SAN DIEGO - As local scientists search for a cure for the Ebola virus, workers for a San Diego nonprofit are risking their lives on the front lines in West Africa as the Ebola outbreak gets out of control.
Two health care workers – including a doctor – are due in Atlanta on Saturday. They were infected with Ebola after working in Liberia to combat a massive outbreak.
Could the answer to that outbreak lie in the efforts of some San Diegans?
"This is really exciting because we didn't have anything before," said Erica Ollmann Saphire, a professor at the Scripps Research Institute.
Her team is imaging proteins and targeting weaknesses in the virus after Mapp Bio, a local company, co-developed a cocktail of antibodies that cured monkeys if administered soon after infection.
Human trials were scheduled for 2015, but international regulators could move up that timeline.
Amid the hunt for a cure, a local nonprofit is on the front lines in West Africa.
"There's a personal pride in being involved with this response," said Mark O'Donnell, the chief operating officer of Project Concern International.
Project Concern International has 75 staffers in Liberia. Those staffers are going into affected communities for community outreach, including teaching Ebola prevention, identifying potential cases and delivering supplies, such as masks, gowns and hand-washing buckets.
All of the staffers – none are from San Diego – have been given the chance to stay out of harm's way.

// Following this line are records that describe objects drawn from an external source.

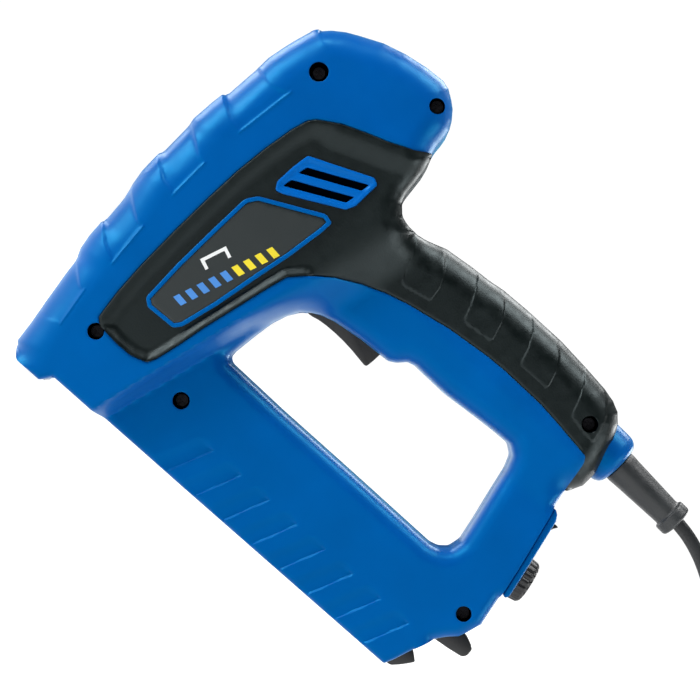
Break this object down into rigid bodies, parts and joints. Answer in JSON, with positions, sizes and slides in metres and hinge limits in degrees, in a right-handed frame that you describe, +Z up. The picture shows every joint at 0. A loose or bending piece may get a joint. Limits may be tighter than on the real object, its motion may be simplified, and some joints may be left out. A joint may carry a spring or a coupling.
{
  "type": "electric stapler",
  "caption": "Corded electric stapler for tacking: solenoid head with nose, D-shaped handle with trigger, sliding staple magazine, power dial and switch, and mains cord with plug.",
  "frame": {"origin": "middle of the steel nose foot's bottom face, where the tool stands on a surface", "axes": "+X from the nose back to the cord, +Z up along the head, +Y to the tool's right side"},
  "size_m": [0.3436, 0.1188, 0.2063],
  "materials": {
    "blue_plastic": "moulded, satin",
    "vent_blue": "moulded, satin",
    "grip_rubber": "soft moulding, fine grain",
    "badge_plastic": "printed plate, satin",
    "black_plastic": "moulded, satin",
    "steel": "bright",
    "zinc": "zinc plated",
    "copper": "enamelled copper wire",
    "bobbin_plastic": "moulded",
    "bumper_rubber": "matt",
    "board": "solder mask",
    "pin_brass": "nickel plated brass",
    "cord_rubber": "matt PVC"
  },
  "bodies": {
    "housing": {"left_shell": "blue_plastic", "right_shell": "blue_plastic", "rear_panel": "blue_plastic", "cord_collar": "blue_plastic", "left_vent": "vent_blue", "right_vent": "vent_blue", "left_grip": "grip_rubber", "right_grip": "grip_rubber", "left_badge": "badge_plastic", "right_badge": "badge_plastic", "trigger_switch": "black_plastic", "rocker_frame": "black_plastic", "plug_body": "black_plastic", "capacitor": "black_plastic", "solenoid_yoke": "steel", "return_spring": "steel", "nose_guide": "steel", "magazine_channel": "steel", "staple_strip": "steel", "latch_pin": "steel", "latch_spring": "steel", "trigger_pin": "steel", "trigger_spring": "steel", "potentiometer": "steel", "heat_sink": "steel", "housing_screw_1": "zinc", "housing_screw_2": "zinc", "housing_screw_3": "zinc", "housing_screw_4": "zinc", "housing_screw_5": "zinc", "housing_screw_6": "zinc", "coil_winding": "copper", "coil_bobbin": "bobbin_plastic", "upper_bumper": "bumper_rubber", "lower_bumper": "bumper_rubber", "circuit_board": "board", "plug_pin_1": "pin_brass", "plug_pin_2": "pin_brass", "strain_relief": "cord_rubber", "power_cord": "cord_rubber", "cord_coil": "cord_rubber", "cord_lead": "cord_rubber"},
    "driver": {"armature": "steel", "driver_blade": "steel"},
    "drawer": {"magazine_rail": "steel", "guide_rod": "steel", "magazine_tail": "black_plastic", "pusher_spring": "steel"},
    "staple_pusher": {"pusher": "zinc"},
    "latch_lever": {"magazine_latch": "black_plastic"},
    "trigger_lever": {"trigger": "black_plastic"},
    "switch_button": {"switch_plunger": "bumper_rubber"},
    "dial": {"power_dial": "black_plastic", "dial_shaft": "zinc"},
    "rocker": {"power_rocker": "black_plastic"}
  },
  "joints": [
    {"name": "trigger_squeeze", "type": "hinge", "parent": "housing", "child": "trigger_lever", "pos_m": [0.0745, 0, 0.1055], "axis": [0, 1, 0], "range_deg": [-7.5, 0], "stiffness_Nm_per_rad": 0.8, "springref_deg": 6.88, "deforming": ["trigger_spring"]},
    {"name": "switch_press", "type": "slide", "parent": "housing", "child": "switch_button", "axis": [0, 0, 1], "range_m": [0, 0.0026]},
    {"name": "driver_stroke", "type": "slide", "parent": "housing", "child": "driver", "axis": [0, 0, -1], "range_m": [0, 0.0195], "stiffness_N_per_m": 300, "springref_m": -0.012, "deforming": ["return_spring"]},
    {"name": "drawer_slide", "type": "slide", "parent": "housing", "child": "drawer", "axis": [1, 0, 0], "range_m": [0, 0.1]},
    {"name": "pusher_retract", "type": "slide", "parent": "drawer", "child": "staple_pusher", "axis": [1, 0, 0], "range_m": [0, 0.085], "stiffness_N_per_m": 40, "springref_m": -0.03, "deforming": ["pusher_spring"]},
    {"name": "latch_press", "type": "hinge", "parent": "housing", "child": "latch_lever", "pos_m": [0.2005, 0, 0.031], "axis": [0, 1, 0], "range_deg": [0, 8], "stiffness_Nm_per_rad": 0.6, "springref_deg": -8.59, "deforming": ["latch_spring"]},
    {"name": "dial_turn", "type": "hinge", "parent": "housing", "child": "dial", "pos_m": [0.2128, 0, 0.0705], "axis": [0.9868, 0, 0.1622], "range_deg": [-135, 135]},
    {"name": "rocker_tip", "type": "hinge", "parent": "housing", "child": "rocker", "pos_m": [0.20736, 0, 0.09374], "axis": [0, 1, 0], "range_deg": [-14, 0]}
  ],
  "couplings": [
    {"joint": "switch_press", "follows": "trigger_squeeze", "m_per_rad": -0.0183}
  ]
}
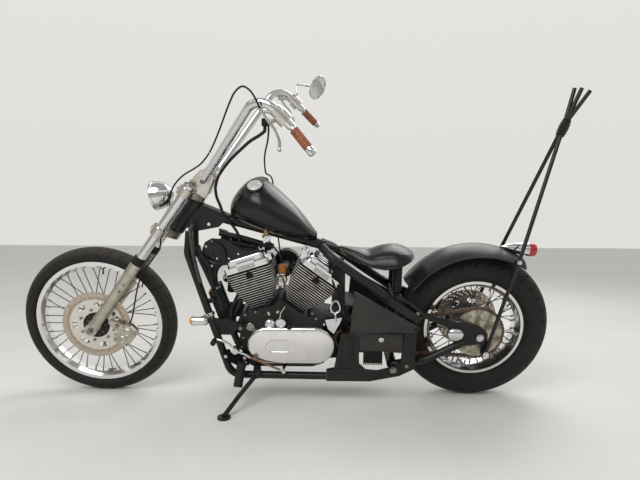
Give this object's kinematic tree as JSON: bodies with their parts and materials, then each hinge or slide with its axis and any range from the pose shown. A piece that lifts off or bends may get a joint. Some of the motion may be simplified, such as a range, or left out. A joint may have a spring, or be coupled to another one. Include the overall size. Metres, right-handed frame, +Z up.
{
  "type": "chopper motorcycle",
  "caption": "Custom chopper motorcycle with a raked fork, tall handlebar, finned twin engine, solo seat, bobbed fender and tall sissy bar, parked leaning on its side stand.",
  "frame": {"origin": "on the floor, under the middle of the parked motorcycle's box", "axes": "+X forward, +Y to the rider's left, +Z up; the motorcycle leans to +Y on its side stand"},
  "size_m": [2.3749, 0.8206, 1.4556],
  "materials": {
    "frame_paint": "satin",
    "tank_paint": "satin",
    "fender_paint": "satin",
    "chrome": "polished",
    "polished_alloy": "polished",
    "worn_alloy": "satin",
    "engine_black": "satin",
    "brake_steel": "brushed",
    "axle_steel": "brushed",
    "chain_steel": "worn",
    "tyre": "matte",
    "rubber": "matte",
    "seat_leather": "satin",
    "grip_wrap": "matte",
    "clear_glass": "clear",
    "red_lens": "gloss",
    "indicator_chrome": "polished"
  },
  "bodies": {
    "root": {"frame_backbone": "frame_paint", "cradle_left": "frame_paint", "cradle_right": "frame_paint", "rear_frame_left": "frame_paint", "rear_frame_right": "frame_paint", "swingarm": "frame_paint", "rear_axle": "axle_steel", "drive_chain": "chain_steel", "crankcase": "engine_black", "front_cylinder": "engine_black", "rear_cylinder": "engine_black", "rocker_covers": "chrome", "primary_cover": "chrome", "clutch_cover": "chrome", "carburettor": "engine_black", "exhaust_pipes": "chrome", "radiator": "frame_paint", "fuel_tank": "tank_paint", "fuel_caps": "chrome", "seat": "seat_leather", "seat_mount": "frame_paint", "rear_fender": "fender_paint", "sissy_bar": "fender_paint", "taillight_housing": "chrome", "taillight_lens": "red_lens", "side_covers": "frame_paint", "tool_box": "frame_paint", "regulator": "engine_black", "horn": "frame_paint", "sprocket_cover": "chrome", "foot_controls": "polished_alloy", "foot_pegs": "rubber", "indicators": "indicator_chrome"},
    "steering": {"fork_sliders": "worn_alloy", "fork_tubes": "chrome", "dust_boots": "rubber", "triple_clamps": "polished_alloy", "handlebar": "chrome", "risers": "polished_alloy", "grips": "grip_wrap", "bar_controls": "polished_alloy", "mirror": "chrome", "control_cables": "rubber", "headlight_shell": "chrome", "headlight_lens": "clear_glass", "front_caliper": "worn_alloy", "front_axle": "axle_steel"},
    "front_roller": {"front_tyre": "tyre", "front_wheel": "chrome", "front_disc": "brake_steel"},
    "rear_roller": {"rear_tyre": "tyre", "rear_wheel": "chrome", "rear_disc": "brake_steel", "rear_sprocket": "chain_steel"},
    "stand": {"side_stand": "frame_paint"}
  },
  "joints": [
    {"name": "steering_turn", "type": "hinge", "parent": "root", "child": "steering", "pos_m": [0.43384, -0.0644, 0.80985], "axis": [-0.5948, 0.1527, 0.7892], "range_deg": [-35, 35]},
    {"name": "front_wheel_spin", "type": "hinge", "parent": "steering", "child": "front_roller", "pos_m": [0.84951, -0.15674, 0.33261], "axis": [0, 0.9818, -0.19], "continuous": true},
    {"name": "rear_wheel_spin", "type": "hinge", "parent": "root", "child": "rear_roller", "pos_m": [-0.79749, -0.15815, 0.3253], "axis": [0, 0.9818, -0.19], "continuous": true},
    {"name": "stand_swing", "type": "hinge", "parent": "root", "child": "stand", "pos_m": [0.13851, -0.04362, 0.12761], "axis": [0.0209, 0.5864, 0.8098], "range_deg": [0, 105.4]}
  ]
}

"There is fear, but not one of the staff members have taken that option," said O'Donnell. "They want to help in response to a national crisis."
As for the option of traveling from West Africa, it is becoming more restrictive.
Elizabeth Lou's nonprofit Nile Sisters Development Initiative provides services for African immigrants.
She believes a few West African immigrants settle in San Diego every month, but more extensive screenings in West Africa, including airport health exams, could slow down immigration.
"It will not stop, but it will delay until may be the disease is eradicated," said Lou.
The mortality rate right now is about 64 percent. About 1,300 have been infected in the past few weeks.
The local group PCI is organizing relief shipments. If it gets a lot worse, they do have a contingency plan in place to pull out their volunteers.